Purple Coneflower, Echinacea purpurea, was represented by only a few plants when I first discovered it on the property 30 years ago.  Their numbers were so few when I first created the Prairie Garden that I didn’t take any of their seed for that initial planting.  Clearing away cedars and other woody growth allowed to plants to flourish, so there was an abundance of seed available for this recent planting.  The addition of colorful plants makes it more likely that passersby will consider this an intentional creation and not just a random patch of weeds.

Purple Coneflower is also eagerly sought by many pollinator species.  In most years, butterflies are the dominant visitors of these plants.  So far, Bumblebees are outnumbering butterflies by several to one at all of the nectar sources.  Conditions this past winter must have been perfect for Bumblebee queen survival.

The Prairie Garden spawned this patch of prairie vegetation growing along the driveway.  I refer to this as the Prairie Garden Annex.  I am thinking of expanding the garden to tie in with this area.

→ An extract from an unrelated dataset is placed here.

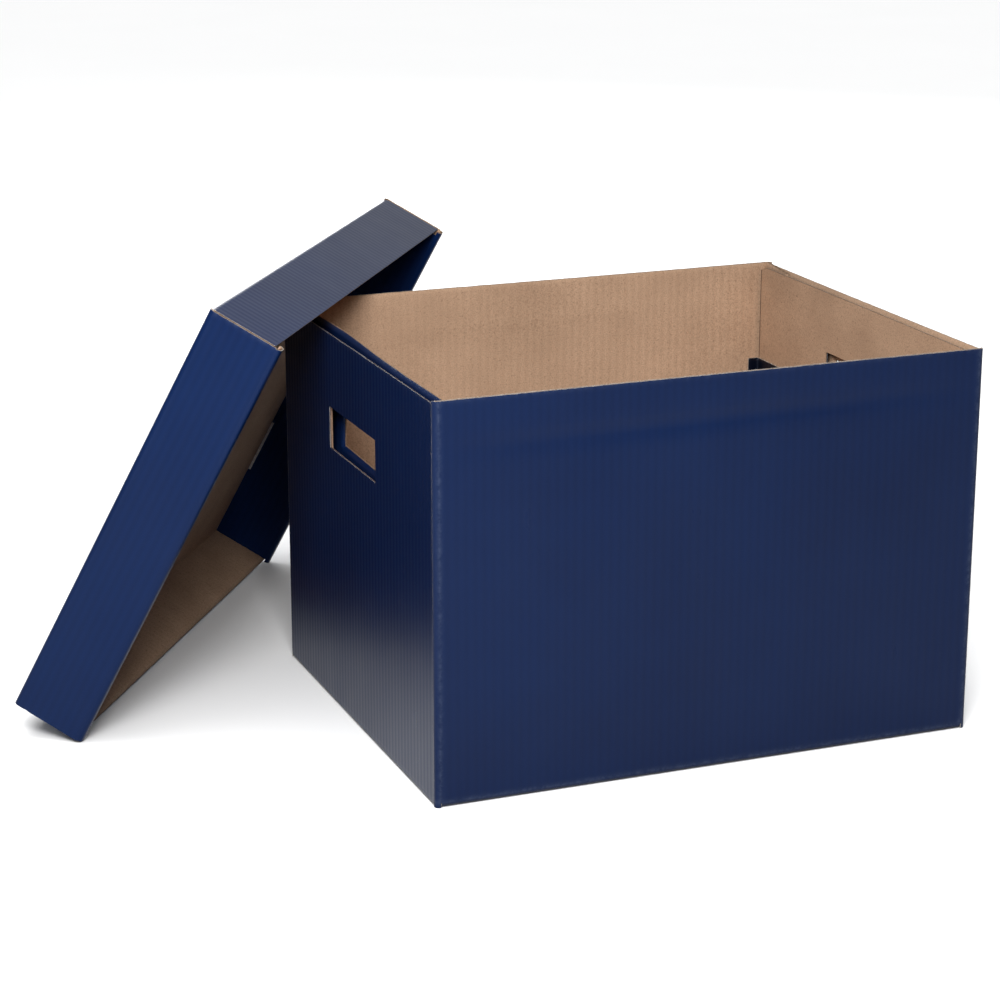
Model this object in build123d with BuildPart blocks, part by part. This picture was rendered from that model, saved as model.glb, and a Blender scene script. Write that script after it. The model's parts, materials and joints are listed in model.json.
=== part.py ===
from build123d import *
import math
import os

os.makedirs("parts", exist_ok=True)

# Archival box of folded corrugated board with its loose lid leaning on one corner.
# Frame: origin at the centre of the box's underside, +X along the front, +Y to the back, +Z up.

# Board
board = 3.0
fit_gap = 0.3

# Box body, outside sizes
box_length = 400.0
box_depth = 320.0
box_height = 276.0
end_drop = 1.5
fold_radius = 2.4

# Base layers
base_flap_top = 3.0
front_flap_reach = 200.0
end_flap_top = 6.1
end_flap_reach = 120.0
liner_bottom = 6.2
liner_top = 9.2

# Standing inner ends
inner_end_gap = 4.5
inner_end_side_gap = 2.5
inner_end_drop = 2.0
inner_end_foot = 6.5
inner_end_corner = 6.0

# Hand holes
hole_width = 98.0
hole_height = 30.0
hole_centre_height = 207.0
right_inner_hole_centre_height = 214.0
hole_offset = 4.0
hole_corner_radius = 2.0

# Glued side seam
seam_reach = 37.0
seam_level = 6.5
seam_slope = 20.0
seam_foot = 14.0

# Folded tab in the back right inside corner
tab_foot = 80.0
tab_top = 201.0
tab_back_reach = 10.0
tab_end_reach = 40.0

# Lid, outside sizes
lid_length = 427.2
lid_width = 328.0
rim_height = 55.0
side_rim_height = 50.0
ridge_thickness = 3.0
liner_gap = 3.6
ear_length = 60.0
ear_height = 46.0
tongue_width = 47.0
tongue_centre = 73.5
tongue_depth = 2.7

# Lid pose: standing on the floor, leaning on the back left corner of the box
lid_lean = math.radians(27.95)
lid_turn = math.radians(55.1)
lid_shift = 6.0
lean_gap = 0.4
floor_gap = 0.02

half_length = box_length / 2
half_depth = box_depth / 2
inner_length = half_length - board
inner_depth = half_depth - board
end_height = box_height - end_drop
inner_end_outside = inner_length - inner_end_gap
inner_end_inside = inner_end_outside - board
inner_end_half_width = inner_depth - inner_end_side_gap
inner_end_top = box_height - inner_end_drop

# ---------------------------------------------------------------- box walls

with BuildPart() as front_panel:
    with BuildSketch(Plane.XY):
        with Locations((0, -half_depth + board / 2)):
            Rectangle(box_length, board)
    extrude(amount=box_height)
    fillet(front_panel.edges().filter_by(Axis.Z).group_by(Axis.Y)[0], radius=fold_radius)

with BuildPart() as back_panel:
    with BuildSketch(Plane.XY):
        with Locations((0, half_depth - board / 2)):
            Rectangle(box_length, board)
    extrude(amount=box_height)
    fillet(back_panel.edges().filter_by(Axis.Z).group_by(Axis.Y)[-1], radius=fold_radius)

with BuildPart() as left_end_panel:
    with BuildSketch(Plane.YZ.offset(-half_length)):
        with Locations((0, end_height / 2)):
            Rectangle(2 * inner_depth, end_height)
        with Locations((hole_offset, hole_centre_height)):
            RectangleRounded(hole_width, hole_height, hole_corner_radius, mode=Mode.SUBTRACT)
    extrude(amount=board)

with BuildPart() as right_end_panel:
    with BuildSketch(Plane.YZ.offset(inner_length)):
        with Locations((0, end_height / 2)):
            Rectangle(2 * inner_depth, end_height)
        with Locations((-hole_offset, hole_centre_height)):
            RectangleRounded(hole_width, hole_height, hole_corner_radius, mode=Mode.SUBTRACT)
    extrude(amount=board)

# Seam flap folded off the back panel and glued inside the right end
seam_back = inner_depth
seam_front = inner_depth - seam_reach
with BuildPart() as glue_tab:
    with BuildSketch(Plane.YZ.offset(inner_length - board)):
        with BuildLine():
            Polyline(
                (seam_back, seam_foot),
                (seam_back, box_height),
                (seam_back - seam_level, box_height),
                (seam_back - seam_level - seam_slope, end_height),
                (seam_front, end_height),
                (seam_front, seam_foot + seam_slope),
                (seam_back, seam_foot),
            )
        make_face()
    extrude(amount=board)

# ---------------------------------------------------------------- base

with BuildPart() as front_base_flap:
    with BuildSketch(Plane.XY):
        with Locations((0, -inner_depth + front_flap_reach / 2)):
            Rectangle(2 * inner_length, front_flap_reach)
    extrude(amount=base_flap_top)

back_flap_reach = 2 * inner_depth - front_flap_reach - fit_gap
with BuildPart() as back_base_flap:
    with BuildSketch(Plane.XY):
        with Locations((0, inner_depth - back_flap_reach / 2)):
            Rectangle(2 * inner_length, back_flap_reach)
    extrude(amount=base_flap_top)

flap_middle = inner_length - end_flap_reach / 2
with BuildPart() as left_base_flap:
    with BuildSketch(Plane.XY.offset(base_flap_top)):
        with Locations((-flap_middle, 0)):
            Rectangle(end_flap_reach, 2 * inner_depth)
    extrude(amount=end_flap_top - base_flap_top)

with BuildPart() as right_base_flap:
    with BuildSketch(Plane.XY.offset(base_flap_top)):
        with Locations((flap_middle, 0)):
            Rectangle(end_flap_reach, 2 * inner_depth)
    extrude(amount=end_flap_top - base_flap_top)

with BuildPart() as base_liner:
    with BuildSketch(Plane.XY.offset(liner_bottom)):
        Rectangle(2 * (inner_end_inside - 0.5), 2 * (inner_depth - 0.5))
    extrude(amount=liner_top - liner_bottom)

# ---------------------------------------------------------------- standing inner ends

inner_end_middle = (inner_end_foot + inner_end_top) / 2
inner_end_tall = inner_end_top - inner_end_foot
with BuildPart() as left_inner_end:
    with BuildSketch(Plane.YZ.offset(-inner_end_outside)):
        with Locations((0, inner_end_middle)):
            Rectangle(2 * inner_end_half_width, inner_end_tall)
        with Locations((hole_offset, hole_centre_height)):
            RectangleRounded(hole_width, hole_height, hole_corner_radius, mode=Mode.SUBTRACT)
    extrude(amount=board)
    left_corners = left_inner_end.edges().filter_by(Axis.X).group_by(Axis.Z)[-1]
    chamfer(left_corners, length=inner_end_corner, length2=inner_end_corner / 2)

with BuildPart() as right_inner_end:
    with BuildSketch(Plane.YZ.offset(inner_end_inside)):
        with Locations((0, inner_end_middle)):
            Rectangle(2 * inner_end_half_width, inner_end_tall)
        with Locations((-hole_offset, right_inner_hole_centre_height)):
            RectangleRounded(hole_width, hole_height, hole_corner_radius, mode=Mode.SUBTRACT)
    extrude(amount=board)
    right_corners = right_inner_end.edges().filter_by(Axis.X).group_by(Axis.Z)[-1]
    chamfer(right_corners, length=inner_end_corner, length2=inner_end_corner / 2)

# Angle-shaped tab: one arm along the back wall, one along the right inner end
tab_outside = inner_end_inside
tab_back = inner_end_half_width
with BuildPart() as corner_tab:
    with BuildSketch(Plane.XY.offset(tab_foot)):
        with BuildLine():
            Polyline(
                (tab_outside, tab_back),
                (tab_outside - tab_back_reach, tab_back),
                (tab_outside - tab_back_reach, tab_back - board),
                (tab_outside - board, tab_back - board),
                (tab_outside - board, tab_back - tab_end_reach),
                (tab_outside, tab_back - tab_end_reach),
                (tab_outside, tab_back),
            )
        make_face()
    extrude(amount=tab_top - tab_foot)

# ---------------------------------------------------------------- lid pose

# The lid's own frame: x along its length, y up its width, z out of its open side.
lean_cos = math.cos(lid_lean)
lean_sin = math.sin(lid_lean)
turn_cos = math.cos(lid_turn)
turn_sin = math.sin(lid_turn)
lid_centre_height = lid_width / 2 * lean_cos + rim_height * lean_sin + floor_gap
corner_rise = box_height - lid_centre_height
lid_stand_off = (board + lean_gap + corner_rise * lean_sin) / lean_cos
lid_centre_x = -half_length - turn_sin * lid_stand_off + turn_cos * lid_shift
lid_centre_y = half_depth + turn_cos * lid_stand_off + turn_sin * lid_shift
lid_plane = Plane(
    origin=(lid_centre_x, lid_centre_y, lid_centre_height),
    x_dir=(turn_cos, turn_sin, 0),
    z_dir=(turn_sin * lean_cos, -turn_cos * lean_cos, -lean_sin),
)
lid_opening_axis = Axis(lid_plane.origin, lid_plane.z_dir)

half_lid = lid_length / 2
half_width = lid_width / 2
rim_inside = half_lid - board
liner_outside = rim_inside - liner_gap
liner_inside = liner_outside - board
wall_top = rim_height - ridge_thickness
side_inside = half_width - board

# ---------------------------------------------------------------- lid panels

slot_spots = [
    (side * (liner_outside - board / 2), place * tongue_centre) for side in (-1, 1) for place in (-1, 1)
]
with BuildPart() as lid_top:
    with BuildSketch(lid_plane):
        Rectangle(lid_length, lid_width)
        with Locations(*slot_spots):
            Rectangle(board + 0.6, tongue_width + 0.6, mode=Mode.SUBTRACT)
    extrude(amount=board)

with BuildPart() as lid_upper_rim:
    with BuildSketch(lid_plane.offset(board)):
        with Locations((0, half_width - board / 2)):
            Rectangle(2 * rim_inside, board)
    extrude(amount=side_rim_height - board)

with BuildPart() as lid_lower_rim:
    with BuildSketch(lid_plane.offset(board)):
        with Locations((0, -half_width + board / 2)):
            Rectangle(2 * rim_inside, board)
    extrude(amount=side_rim_height - board)

with BuildPart() as lid_near_rim:
    with BuildSketch(lid_plane.offset(board)):
        with Locations((-half_lid + board / 2, 0)):
            Rectangle(board, lid_width)
    extrude(amount=wall_top - board)

with BuildPart() as lid_far_rim:
    with BuildSketch(lid_plane.offset(board)):
        with Locations((half_lid - board / 2, 0)):
            Rectangle(board, lid_width)
    extrude(amount=wall_top - board)

# Ridges: the narrow strips between the two creases of each rolled-over rim
ridge_width = half_lid - liner_inside
with BuildPart() as lid_near_ridge:
    with BuildSketch(lid_plane.offset(wall_top)):
        with Locations((-half_lid + ridge_width / 2, 0)):
            Rectangle(ridge_width, lid_width)
    extrude(amount=ridge_thickness)
    near_top = lid_near_ridge.faces().sort_by(lid_opening_axis)[-1]
    near_long = near_top.edges().sort_by(SortBy.LENGTH)[-2:]
    fillet(near_long, radius=fold_radius)

with BuildPart() as lid_far_ridge:
    with BuildSketch(lid_plane.offset(wall_top)):
        with Locations((half_lid - ridge_width / 2, 0)):
            Rectangle(ridge_width, lid_width)
    extrude(amount=ridge_thickness)
    far_top = lid_far_ridge.faces().sort_by(lid_opening_axis)[-1]
    far_long = far_top.edges().sort_by(SortBy.LENGTH)[-2:]
    fillet(far_long, radius=fold_radius)

# Liners: the inner layers of the rolled-over rims, with tongues locked in the top
liner_foot = board + 0.1
liner_half_width = side_inside - fit_gap
with BuildPart() as lid_near_liner:
    with BuildSketch(lid_plane.offset(liner_foot)):
        with Locations((-liner_outside + board / 2, 0)):
            Rectangle(board, 2 * liner_half_width)
    extrude(amount=wall_top - liner_foot)
    with BuildSketch(lid_plane.offset(liner_foot)):
        with Locations(*slot_spots[:2]):
            Rectangle(board, tongue_width)
    extrude(amount=-tongue_depth)

with BuildPart() as lid_far_liner:
    with BuildSketch(lid_plane.offset(liner_foot)):
        with Locations((liner_outside - board / 2, 0)):
            Rectangle(board, 2 * liner_half_width)
    extrude(amount=wall_top - liner_foot)
    with BuildSketch(lid_plane.offset(liner_foot)):
        with Locations(*slot_spots[2:]):
            Rectangle(board, tongue_width)
    extrude(amount=-tongue_depth)

# Ears: folded off the side rims and tucked between rim and liner
ear_x = rim_inside - liner_gap / 2
ear_y = side_inside - ear_length / 2
ear_spots = {
    "lid_near_upper_ear": (-ear_x, ear_y),
    "lid_near_lower_ear": (-ear_x, -ear_y),
    "lid_far_upper_ear": (ear_x, ear_y),
    "lid_far_lower_ear": (ear_x, -ear_y),
}
ears = {}
for ear_name, ear_spot in ear_spots.items():
    with BuildPart() as ear:
        with BuildSketch(lid_plane.offset(board + 0.5)):
            with Locations(ear_spot):
                Rectangle(board, ear_length)
        extrude(amount=ear_height)
    ears[ear_name] = ear.part

# ---------------------------------------------------------------- output

nodes = {
    "front_panel": front_panel.part,
    "back_panel": back_panel.part,
    "left_end_panel": left_end_panel.part,
    "right_end_panel": right_end_panel.part,
    "glue_tab": glue_tab.part,
    "front_base_flap": front_base_flap.part,
    "back_base_flap": back_base_flap.part,
    "left_base_flap": left_base_flap.part,
    "right_base_flap": right_base_flap.part,
    "base_liner": base_liner.part,
    "left_inner_end": left_inner_end.part,
    "right_inner_end": right_inner_end.part,
    "corner_tab": corner_tab.part,
    "lid_top": lid_top.part,
    "lid_upper_rim": lid_upper_rim.part,
    "lid_lower_rim": lid_lower_rim.part,
    "lid_near_rim": lid_near_rim.part,
    "lid_far_rim": lid_far_rim.part,
    "lid_near_ridge": lid_near_ridge.part,
    "lid_far_ridge": lid_far_ridge.part,
    "lid_near_liner": lid_near_liner.part,
    "lid_far_liner": lid_far_liner.part,
}
nodes.update(ears)

for node_name, shape in nodes.items():
    shape.label = node_name
    export_step(shape, "parts/" + node_name + ".step")
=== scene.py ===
import json
import math

import bmesh
import bpy
from mathutils import Matrix, Vector, noise


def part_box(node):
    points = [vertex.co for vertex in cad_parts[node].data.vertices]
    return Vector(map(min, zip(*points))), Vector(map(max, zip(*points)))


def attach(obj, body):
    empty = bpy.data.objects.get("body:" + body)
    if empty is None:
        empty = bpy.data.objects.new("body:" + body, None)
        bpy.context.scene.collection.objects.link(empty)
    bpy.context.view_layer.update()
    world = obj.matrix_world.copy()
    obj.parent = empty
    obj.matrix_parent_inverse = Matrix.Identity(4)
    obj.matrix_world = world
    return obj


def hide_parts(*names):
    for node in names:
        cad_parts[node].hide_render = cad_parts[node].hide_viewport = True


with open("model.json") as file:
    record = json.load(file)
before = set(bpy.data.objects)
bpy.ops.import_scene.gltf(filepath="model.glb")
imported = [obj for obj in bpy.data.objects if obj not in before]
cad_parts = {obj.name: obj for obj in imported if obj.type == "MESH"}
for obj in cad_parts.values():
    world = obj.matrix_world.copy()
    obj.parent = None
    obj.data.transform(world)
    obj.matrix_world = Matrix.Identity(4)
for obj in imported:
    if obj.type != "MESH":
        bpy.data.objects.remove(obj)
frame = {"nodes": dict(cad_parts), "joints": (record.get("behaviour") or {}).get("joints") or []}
nodes = frame["nodes"]
bpy.context.view_layer.update()
print("frame loaded,", len(nodes), "nodes")

# corrugated board, in metres: two liners with a waved sheet between them
board = {
    "thick": 0.003,
    "liner": 0.00045,
    "wave": 0.00030,
    "pitch": 0.00635,
    "columns": 8,  # grid columns for each flute
    "fold": 0.0036,  # outside radius of a crease
    "foldCuts": 6,
    "step": 0.024,  # rows that let a panel bow
    "wearReach": 0.0045,
    "nick": 0.0003,
    "crushReach": 0.0022,
}


# small helpers for the materials
def newMaterial(name):
    mat = bpy.data.materials.new(name)
    mat.use_nodes = True
    tree = mat.node_tree
    shader = tree.nodes["Principled BSDF"]
    return mat, tree, shader


def addNode(tree, kind, **values):
    node = tree.nodes.new(kind)
    for key, value in values.items():
        if hasattr(node, key):
            setattr(node, key, value)
        else:
            node.inputs[key.replace("_", " ")].default_value = value
    return node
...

The Annex grew up around this patch of Northern Fogfruit, Phyla lanceolata.  I found the Fogfruit growing at the edge of the driveway several years ago.  I was curious about its origin, whether it was already on the property or if the seed had been carried in on some visiting vehicle.  I decided to let it grow to see what developed, but people kept running over it.  When the Indian Grass began to grow here, people must have gotten the idea that I wanted those plants to stay, because they stopped driving there.  I allowed the Indian Grass to spread as a further deterrent to vehicular traffic.

My original intent for this project has been realized.  Developing the Prairie Garden has allowed me to observe the growth of plants in a way that was not possible in their natural sites far from the house.  I hope to continue increasing the size of the garden and to establish additional uncommon species to the mix.